**SET PROBLEM:** How does the data below read from its first line through the line containing "foot_hole_d = 8; // [5:0.5:10]"? Print those lines exactly.

**DATA EXCERPT:**

= = = =

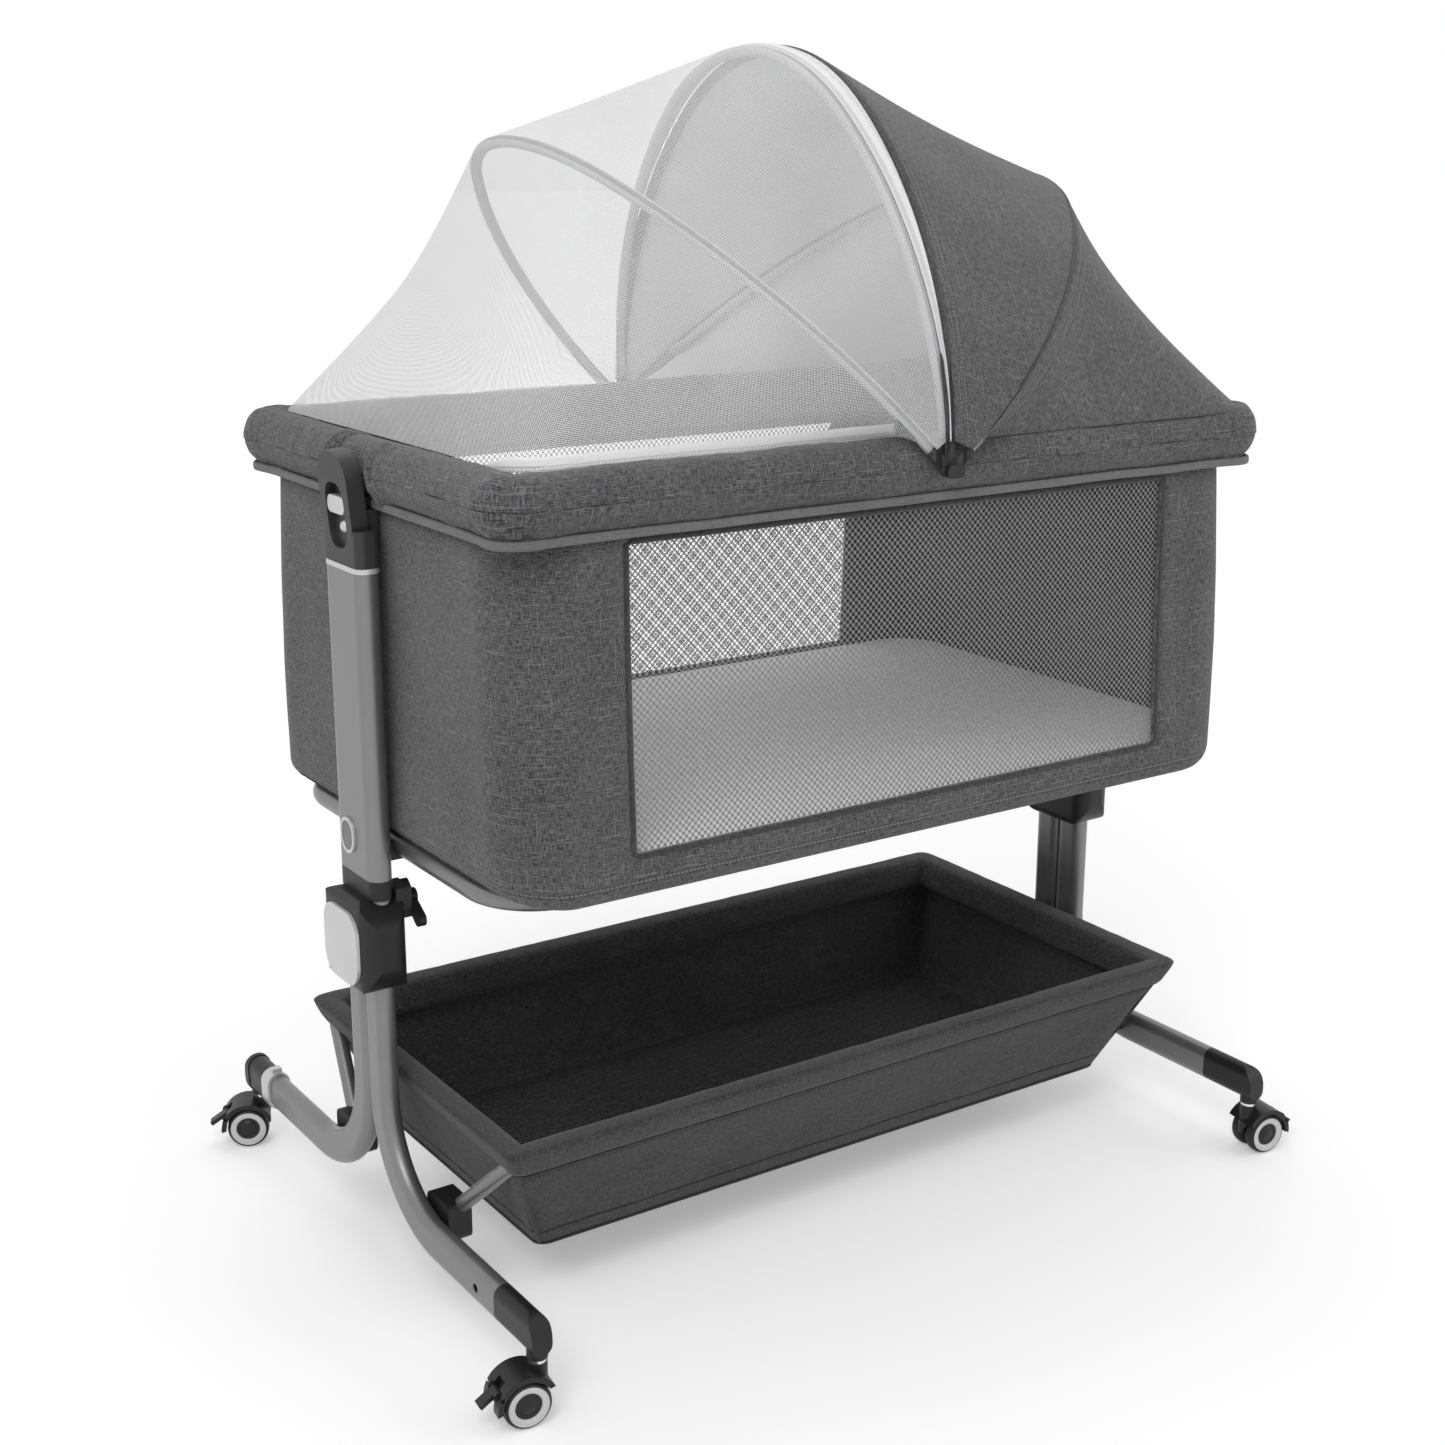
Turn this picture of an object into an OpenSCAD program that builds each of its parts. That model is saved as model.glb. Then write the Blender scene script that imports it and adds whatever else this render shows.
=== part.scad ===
/* [Stand] */
// Distance from the rail's centre line out to the middle of a stand
stand_out = 26; // [26:1:36]
// Distance from the middle of a stand to a caster stem
foot_reach = 293.5; // [260:0.5:340]
// Width of a leg tube, in the plane of its bend
leg_w = 34.5; // [32:0.5:38]
// Thickness of a leg tube
leg_t = 19; // [17:0.5:22]
// Wall of every oval tube
tube_wall = 1.5; // [1.2:0.1:2]
// Gap between the two upright legs of a stand
leg_gap = 0.3; // [0.2:0.1:1]
// Bend radius of a leg, on its centre line
leg_bend = 105; // [80:1:130]
// Height of the foot run, on its centre line
foot_z = 76; // [72:0.5:84]
// Distance from a front caster stem back to the end of the bare tube
cap_back = 56; // [50:0.5:64]
// Length of a front cap beyond the caster stem
cap_nose = 9.5; // [9.5:0.5:16]
// Length of a rear sleeve beyond the caster stem
sleeve_nose = 12; // [11:0.5:20]
// Width of the clamp ring on a rear foot
foot_ring_w = 18; // [12:1:24]
// Diameter of the adjusting hole in a front foot
foot_hole_d = 8; // [5:0.5:10]

/* [Height adjustment] */
// Height of the lower edge of the upper tube
upper_low = 387; // [380:1:392]
// Height of the upper edge of the upper tube
upper_high = 660; // [640:1:662]
// Sliding gap between the legs and the upper tube
slide_gap = 0.35; // [0.3:0.05:0.5]
// Height of the collar under the upper tube
collar_h = 18; // [12:1:24]
// Width of the height housing, across the stand
housing_w = 94; // [88:1:104]
// Depth of the height housing, along the crib
housing_d = 44; // [42:1:50]
// Height of the height housing
housing_h = 86; // [84:1:96]
// Side of the height button
button_w = 68; // [60:1:72]
// Travel of the height button
button_travel = 4; // [3:0.5:5]
// Spacing of the height holes in the legs
level_step = 20; // [18:1:25]
// Number of height levels
levels = 6; // [4:1:7]
// Diameter of a latch pin
latch_d = 7; // [6:0.5:8]

/* [Head] */
// Height of the tip of the head's tongue
head_top = 761; // [755:1:765]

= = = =

**ANSWER TO THIS TASK:**
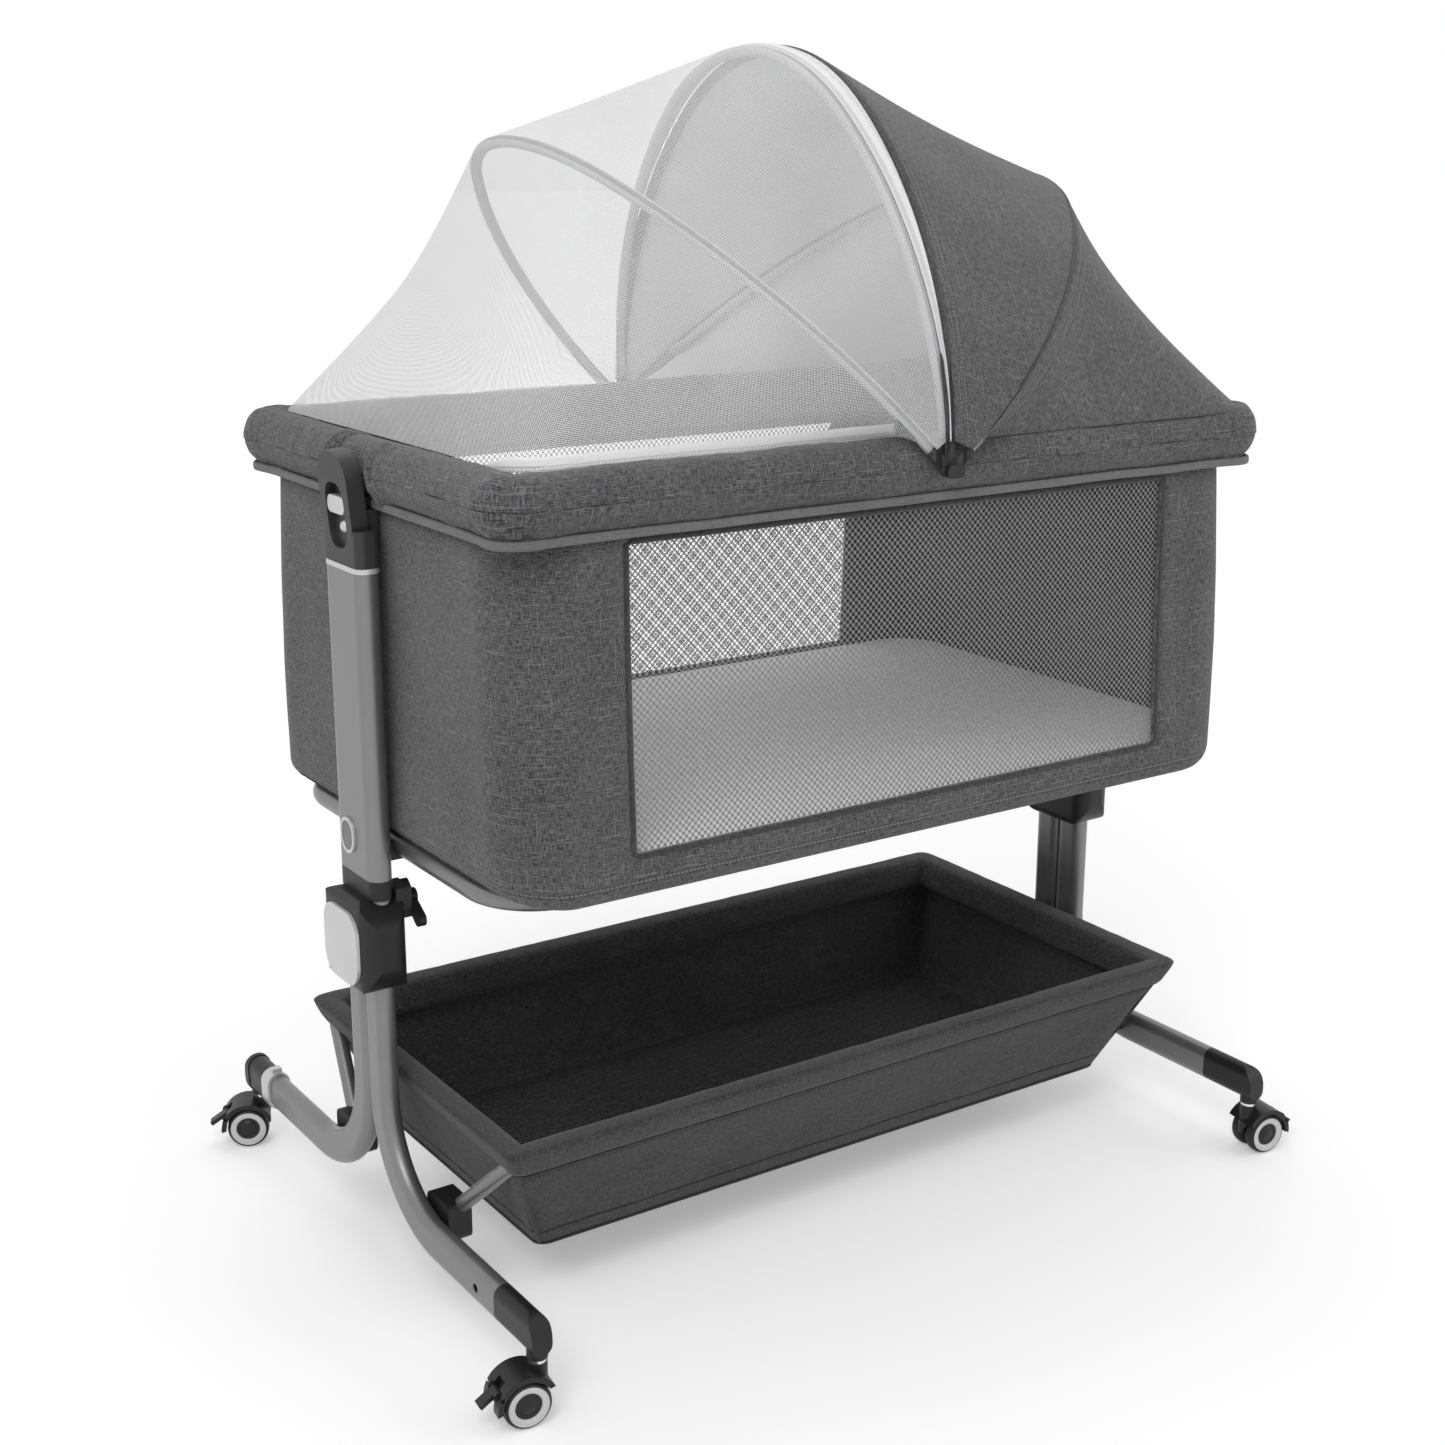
Turn this picture of an object into an OpenSCAD program that builds each of its parts. That model is saved as model.glb. Then write the Blender scene script that imports it and adds whatever else this render shows.
=== part.scad ===
/* [Stand] */
// Distance from the rail's centre line out to the middle of a stand
stand_out = 26; // [26:1:36]
// Distance from the middle of a stand to a caster stem
foot_reach = 293.5; // [260:0.5:340]
// Width of a leg tube, in the plane of its bend
leg_w = 34.5; // [32:0.5:38]
// Thickness of a leg tube
leg_t = 19; // [17:0.5:22]
// Wall of every oval tube
tube_wall = 1.5; // [1.2:0.1:2]
// Gap between the two upright legs of a stand
leg_gap = 0.3; // [0.2:0.1:1]
// Bend radius of a leg, on its centre line
leg_bend = 105; // [80:1:130]
// Height of the foot run, on its centre line
foot_z = 76; // [72:0.5:84]
// Distance from a front caster stem back to the end of the bare tube
cap_back = 56; // [50:0.5:64]
// Length of a front cap beyond the caster stem
cap_nose = 9.5; // [9.5:0.5:16]
// Length of a rear sleeve beyond the caster stem
sleeve_nose = 12; // [11:0.5:20]
// Width of the clamp ring on a rear foot
foot_ring_w = 18; // [12:1:24]
// Diameter of the adjusting hole in a front foot
foot_hole_d = 8; // [5:0.5:10]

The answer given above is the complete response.